■ **Short task**: Print verbatim the opening line of the material and every subsequent line through the one containing "from mathutils import Matrix, Vector".

■ **Supplied information**:

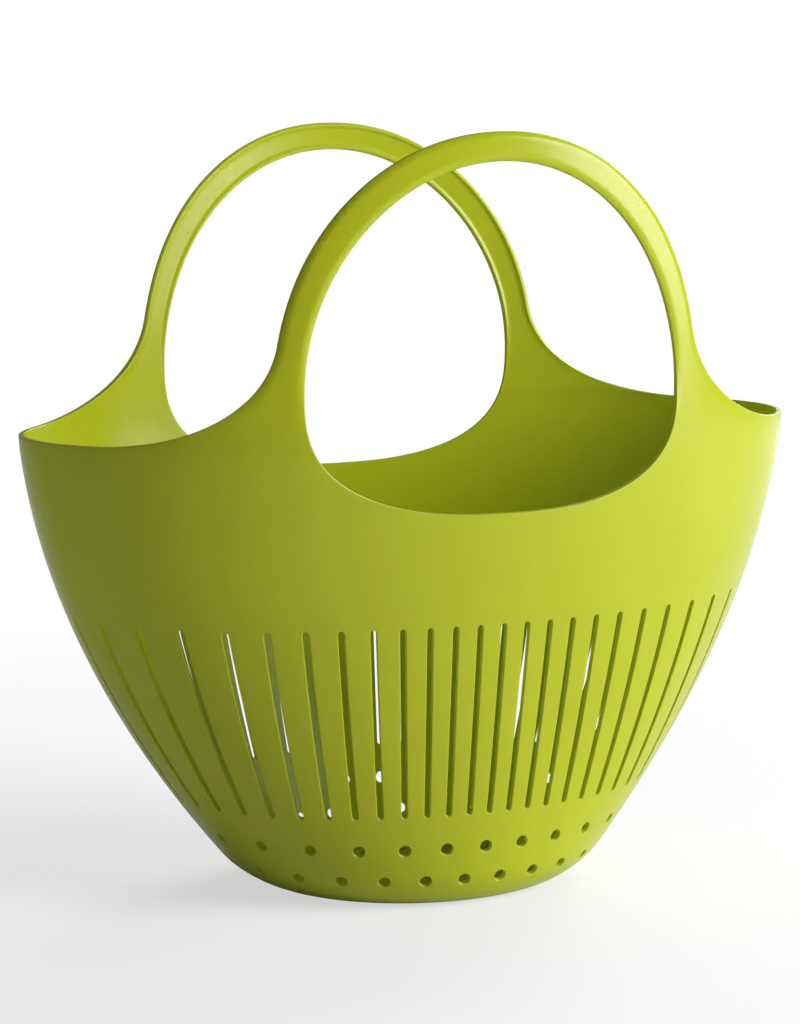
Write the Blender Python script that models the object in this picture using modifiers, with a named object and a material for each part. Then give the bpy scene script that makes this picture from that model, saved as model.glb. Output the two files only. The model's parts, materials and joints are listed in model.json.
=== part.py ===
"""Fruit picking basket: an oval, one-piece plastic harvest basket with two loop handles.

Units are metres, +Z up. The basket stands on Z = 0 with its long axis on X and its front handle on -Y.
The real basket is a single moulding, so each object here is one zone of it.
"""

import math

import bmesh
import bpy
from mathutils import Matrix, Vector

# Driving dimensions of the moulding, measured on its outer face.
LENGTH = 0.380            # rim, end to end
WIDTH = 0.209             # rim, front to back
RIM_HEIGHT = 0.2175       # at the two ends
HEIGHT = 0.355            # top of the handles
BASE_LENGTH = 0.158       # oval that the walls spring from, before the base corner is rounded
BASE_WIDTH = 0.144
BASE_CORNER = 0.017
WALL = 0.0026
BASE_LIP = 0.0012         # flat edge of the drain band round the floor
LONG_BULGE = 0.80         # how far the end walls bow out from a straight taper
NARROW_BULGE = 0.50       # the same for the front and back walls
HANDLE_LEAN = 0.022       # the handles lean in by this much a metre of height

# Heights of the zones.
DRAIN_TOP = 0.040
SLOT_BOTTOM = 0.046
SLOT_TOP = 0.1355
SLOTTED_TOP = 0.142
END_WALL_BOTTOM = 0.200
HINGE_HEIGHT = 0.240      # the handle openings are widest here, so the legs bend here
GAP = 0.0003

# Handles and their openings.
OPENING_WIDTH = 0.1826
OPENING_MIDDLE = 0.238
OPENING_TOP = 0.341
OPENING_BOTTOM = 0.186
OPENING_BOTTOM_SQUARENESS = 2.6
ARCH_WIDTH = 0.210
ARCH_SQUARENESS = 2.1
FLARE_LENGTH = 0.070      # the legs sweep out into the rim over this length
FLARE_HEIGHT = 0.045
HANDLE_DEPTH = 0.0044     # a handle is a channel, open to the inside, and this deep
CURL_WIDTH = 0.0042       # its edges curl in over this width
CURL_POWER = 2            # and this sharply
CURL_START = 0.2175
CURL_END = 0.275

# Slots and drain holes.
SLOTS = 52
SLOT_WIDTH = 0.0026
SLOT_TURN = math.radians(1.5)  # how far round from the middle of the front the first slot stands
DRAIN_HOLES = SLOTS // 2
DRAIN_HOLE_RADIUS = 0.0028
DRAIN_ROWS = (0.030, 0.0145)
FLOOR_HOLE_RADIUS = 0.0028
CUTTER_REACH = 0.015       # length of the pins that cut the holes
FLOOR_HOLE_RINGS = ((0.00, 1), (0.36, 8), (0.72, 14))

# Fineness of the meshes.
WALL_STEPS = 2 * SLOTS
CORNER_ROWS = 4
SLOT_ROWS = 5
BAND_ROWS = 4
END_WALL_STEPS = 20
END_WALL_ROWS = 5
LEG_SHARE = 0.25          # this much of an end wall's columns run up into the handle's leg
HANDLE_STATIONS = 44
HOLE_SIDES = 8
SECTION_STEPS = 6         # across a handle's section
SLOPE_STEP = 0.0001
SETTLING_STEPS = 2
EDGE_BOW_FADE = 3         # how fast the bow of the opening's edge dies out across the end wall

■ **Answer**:
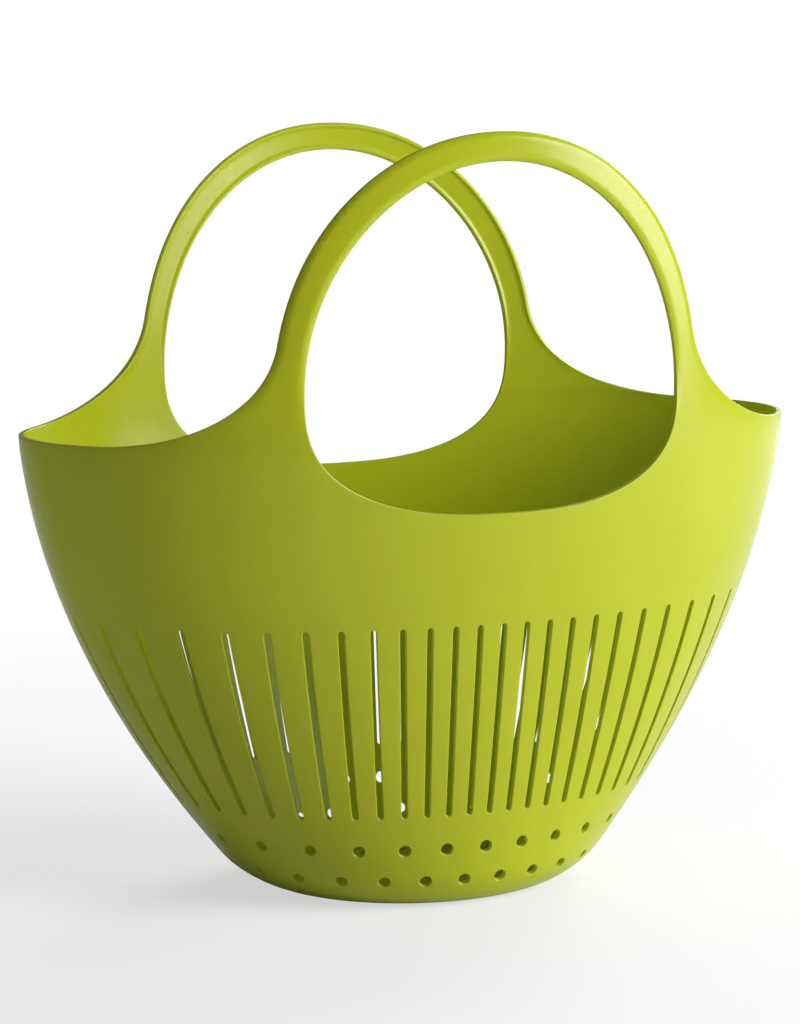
Write the Blender Python script that models the object in this picture using modifiers, with a named object and a material for each part. Then give the bpy scene script that makes this picture from that model, saved as model.glb. Output the two files only. The model's parts, materials and joints are listed in model.json.
=== part.py ===
"""Fruit picking basket: an oval, one-piece plastic harvest basket with two loop handles.

Units are metres, +Z up. The basket stands on Z = 0 with its long axis on X and its front handle on -Y.
The real basket is a single moulding, so each object here is one zone of it.
"""

import math

import bmesh
import bpy
from mathutils import Matrix, Vector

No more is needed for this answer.